-- Begin --

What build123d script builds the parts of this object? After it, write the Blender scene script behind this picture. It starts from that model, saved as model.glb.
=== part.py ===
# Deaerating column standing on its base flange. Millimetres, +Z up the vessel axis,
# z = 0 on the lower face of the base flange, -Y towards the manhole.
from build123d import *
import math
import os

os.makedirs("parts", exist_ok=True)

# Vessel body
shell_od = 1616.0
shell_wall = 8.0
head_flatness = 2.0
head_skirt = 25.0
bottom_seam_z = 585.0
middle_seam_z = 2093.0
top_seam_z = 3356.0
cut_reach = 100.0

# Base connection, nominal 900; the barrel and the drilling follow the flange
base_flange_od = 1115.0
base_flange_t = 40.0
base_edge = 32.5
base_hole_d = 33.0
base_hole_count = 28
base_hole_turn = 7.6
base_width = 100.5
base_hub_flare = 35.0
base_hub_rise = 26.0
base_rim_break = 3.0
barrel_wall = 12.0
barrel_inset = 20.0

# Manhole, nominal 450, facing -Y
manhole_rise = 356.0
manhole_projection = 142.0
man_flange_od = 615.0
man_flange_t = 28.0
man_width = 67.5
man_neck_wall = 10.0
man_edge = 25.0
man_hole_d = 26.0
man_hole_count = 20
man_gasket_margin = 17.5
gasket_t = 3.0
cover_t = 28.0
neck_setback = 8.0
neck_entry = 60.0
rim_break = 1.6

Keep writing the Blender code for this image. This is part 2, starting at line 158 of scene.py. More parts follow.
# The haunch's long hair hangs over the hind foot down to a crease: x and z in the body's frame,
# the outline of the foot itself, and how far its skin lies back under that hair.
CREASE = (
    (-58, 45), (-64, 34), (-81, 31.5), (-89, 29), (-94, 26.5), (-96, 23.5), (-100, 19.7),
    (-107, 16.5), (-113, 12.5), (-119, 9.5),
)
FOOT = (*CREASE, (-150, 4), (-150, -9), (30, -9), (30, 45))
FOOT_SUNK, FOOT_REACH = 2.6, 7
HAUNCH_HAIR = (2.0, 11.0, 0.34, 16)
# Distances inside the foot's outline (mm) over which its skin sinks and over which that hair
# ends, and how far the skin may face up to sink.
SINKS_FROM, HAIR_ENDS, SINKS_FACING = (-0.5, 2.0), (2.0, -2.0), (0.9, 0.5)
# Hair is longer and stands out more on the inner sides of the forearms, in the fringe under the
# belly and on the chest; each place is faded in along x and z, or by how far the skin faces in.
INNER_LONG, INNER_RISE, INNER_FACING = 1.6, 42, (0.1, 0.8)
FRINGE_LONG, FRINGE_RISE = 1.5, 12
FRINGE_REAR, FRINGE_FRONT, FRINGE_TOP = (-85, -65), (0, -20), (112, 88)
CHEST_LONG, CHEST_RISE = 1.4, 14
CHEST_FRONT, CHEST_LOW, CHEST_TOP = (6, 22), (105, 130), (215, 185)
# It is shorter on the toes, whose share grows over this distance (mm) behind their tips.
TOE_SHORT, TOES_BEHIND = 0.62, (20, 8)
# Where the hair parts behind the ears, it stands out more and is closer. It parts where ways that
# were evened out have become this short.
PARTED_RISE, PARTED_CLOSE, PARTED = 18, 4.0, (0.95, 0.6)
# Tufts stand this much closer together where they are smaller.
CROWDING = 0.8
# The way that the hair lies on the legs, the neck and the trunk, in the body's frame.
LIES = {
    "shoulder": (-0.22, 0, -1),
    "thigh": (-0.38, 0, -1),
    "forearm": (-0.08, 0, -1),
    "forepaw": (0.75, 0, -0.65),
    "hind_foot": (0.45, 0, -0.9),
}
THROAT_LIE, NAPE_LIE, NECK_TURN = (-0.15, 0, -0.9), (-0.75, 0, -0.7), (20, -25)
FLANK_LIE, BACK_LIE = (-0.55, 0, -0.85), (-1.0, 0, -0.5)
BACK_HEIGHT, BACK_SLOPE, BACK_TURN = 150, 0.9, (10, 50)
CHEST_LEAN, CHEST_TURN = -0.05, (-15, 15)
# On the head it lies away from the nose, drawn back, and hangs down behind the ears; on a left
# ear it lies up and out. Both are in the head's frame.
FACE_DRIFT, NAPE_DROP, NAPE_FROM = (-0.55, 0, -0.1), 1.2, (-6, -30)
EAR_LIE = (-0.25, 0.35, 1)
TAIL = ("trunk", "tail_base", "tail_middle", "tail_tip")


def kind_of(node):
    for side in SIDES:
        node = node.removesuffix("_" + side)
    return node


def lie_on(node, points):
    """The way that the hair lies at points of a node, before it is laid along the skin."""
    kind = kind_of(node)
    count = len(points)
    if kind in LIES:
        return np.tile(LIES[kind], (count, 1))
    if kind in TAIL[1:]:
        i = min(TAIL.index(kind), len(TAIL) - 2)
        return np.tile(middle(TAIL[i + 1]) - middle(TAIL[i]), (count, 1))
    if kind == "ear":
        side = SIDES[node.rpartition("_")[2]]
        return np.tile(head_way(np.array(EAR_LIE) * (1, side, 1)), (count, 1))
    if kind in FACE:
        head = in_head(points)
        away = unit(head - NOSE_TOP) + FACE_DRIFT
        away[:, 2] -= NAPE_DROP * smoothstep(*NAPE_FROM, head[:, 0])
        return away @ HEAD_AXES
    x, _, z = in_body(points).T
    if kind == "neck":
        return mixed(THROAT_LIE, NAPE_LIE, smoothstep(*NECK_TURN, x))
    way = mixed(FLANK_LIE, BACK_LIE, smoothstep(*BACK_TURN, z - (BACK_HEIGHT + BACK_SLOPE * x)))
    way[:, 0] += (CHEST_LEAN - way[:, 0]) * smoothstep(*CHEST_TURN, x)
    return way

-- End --

Task details | Transcribe every line of the data, exactly as it stands.

Reply |
What build123d script builds the parts of this object? After it, write the Blender scene script behind this picture. It starts from that model, saved as model.glb.
=== part.py ===
# Deaerating column standing on its base flange. Millimetres, +Z up the vessel axis,
# z = 0 on the lower face of the base flange, -Y towards the manhole.
from build123d import *
import math
import os

os.makedirs("parts", exist_ok=True)

# Vessel body
shell_od = 1616.0
shell_wall = 8.0
head_flatness = 2.0
head_skirt = 25.0
bottom_seam_z = 585.0
middle_seam_z = 2093.0
top_seam_z = 3356.0
cut_reach = 100.0

# Base connection, nominal 900; the barrel and the drilling follow the flange
base_flange_od = 1115.0
base_flange_t = 40.0
base_edge = 32.5
base_hole_d = 33.0
base_hole_count = 28
base_hole_turn = 7.6
base_width = 100.5
base_hub_flare = 35.0
base_hub_rise = 26.0
base_rim_break = 3.0
barrel_wall = 12.0
barrel_inset = 20.0

# Manhole, nominal 450, facing -Y
manhole_rise = 356.0
manhole_projection = 142.0
man_flange_od = 615.0
man_flange_t = 28.0
man_width = 67.5
man_neck_wall = 10.0
man_edge = 25.0
man_hole_d = 26.0
man_hole_count = 20
man_gasket_margin = 17.5
gasket_t = 3.0
cover_t = 28.0
neck_setback = 8.0
neck_entry = 60.0
rim_break = 1.6

Keep writing the Blender code for this image. This is part 2, starting at line 158 of scene.py. More parts follow.
# The haunch's long hair hangs over the hind foot down to a crease: x and z in the body's frame,
# the outline of the foot itself, and how far its skin lies back under that hair.
CREASE = (
    (-58, 45), (-64, 34), (-81, 31.5), (-89, 29), (-94, 26.5), (-96, 23.5), (-100, 19.7),
    (-107, 16.5), (-113, 12.5), (-119, 9.5),
)
FOOT = (*CREASE, (-150, 4), (-150, -9), (30, -9), (30, 45))
FOOT_SUNK, FOOT_REACH = 2.6, 7
HAUNCH_HAIR = (2.0, 11.0, 0.34, 16)
# Distances inside the foot's outline (mm) over which its skin sinks and over which that hair
# ends, and how far the skin may face up to sink.
SINKS_FROM, HAIR_ENDS, SINKS_FACING = (-0.5, 2.0), (2.0, -2.0), (0.9, 0.5)
# Hair is longer and stands out more on the inner sides of the forearms, in the fringe under the
# belly and on the chest; each place is faded in along x and z, or by how far the skin faces in.
INNER_LONG, INNER_RISE, INNER_FACING = 1.6, 42, (0.1, 0.8)
FRINGE_LONG, FRINGE_RISE = 1.5, 12
FRINGE_REAR, FRINGE_FRONT, FRINGE_TOP = (-85, -65), (0, -20), (112, 88)
CHEST_LONG, CHEST_RISE = 1.4, 14
CHEST_FRONT, CHEST_LOW, CHEST_TOP = (6, 22), (105, 130), (215, 185)
# It is shorter on the toes, whose share grows over this distance (mm) behind their tips.
TOE_SHORT, TOES_BEHIND = 0.62, (20, 8)
# Where the hair parts behind the ears, it stands out more and is closer. It parts where ways that
# were evened out have become this short.
PARTED_RISE, PARTED_CLOSE, PARTED = 18, 4.0, (0.95, 0.6)
# Tufts stand this much closer together where they are smaller.
CROWDING = 0.8
# The way that the hair lies on the legs, the neck and the trunk, in the body's frame.
LIES = {
    "shoulder": (-0.22, 0, -1),
    "thigh": (-0.38, 0, -1),
    "forearm": (-0.08, 0, -1),
    "forepaw": (0.75, 0, -0.65),
    "hind_foot": (0.45, 0, -0.9),
}
THROAT_LIE, NAPE_LIE, NECK_TURN = (-0.15, 0, -0.9), (-0.75, 0, -0.7), (20, -25)
FLANK_LIE, BACK_LIE = (-0.55, 0, -0.85), (-1.0, 0, -0.5)
BACK_HEIGHT, BACK_SLOPE, BACK_TURN = 150, 0.9, (10, 50)
CHEST_LEAN, CHEST_TURN = -0.05, (-15, 15)
# On the head it lies away from the nose, drawn back, and hangs down behind the ears; on a left
# ear it lies up and out. Both are in the head's frame.
FACE_DRIFT, NAPE_DROP, NAPE_FROM = (-0.55, 0, -0.1), 1.2, (-6, -30)
EAR_LIE = (-0.25, 0.35, 1)
TAIL = ("trunk", "tail_base", "tail_middle", "tail_tip")


def kind_of(node):
    for side in SIDES:
        node = node.removesuffix("_" + side)
    return node


def lie_on(node, points):
    """The way that the hair lies at points of a node, before it is laid along the skin."""
    kind = kind_of(node)
    count = len(points)
    if kind in LIES:
        return np.tile(LIES[kind], (count, 1))
    if kind in TAIL[1:]:
        i = min(TAIL.index(kind), len(TAIL) - 2)
        return np.tile(middle(TAIL[i + 1]) - middle(TAIL[i]), (count, 1))
    if kind == "ear":
        side = SIDES[node.rpartition("_")[2]]
        return np.tile(head_way(np.array(EAR_LIE) * (1, side, 1)), (count, 1))
    if kind in FACE:
        head = in_head(points)
        away = unit(head - NOSE_TOP) + FACE_DRIFT
        away[:, 2] -= NAPE_DROP * smoothstep(*NAPE_FROM, head[:, 0])
        return away @ HEAD_AXES
    x, _, z = in_body(points).T
    if kind == "neck":
        return mixed(THROAT_LIE, NAPE_LIE, smoothstep(*NECK_TURN, x))
    way = mixed(FLANK_LIE, BACK_LIE, smoothstep(*BACK_TURN, z - (BACK_HEIGHT + BACK_SLOPE * x)))
    way[:, 0] += (CHEST_LEAN - way[:, 0]) * smoothstep(*CHEST_TURN, x)
    return way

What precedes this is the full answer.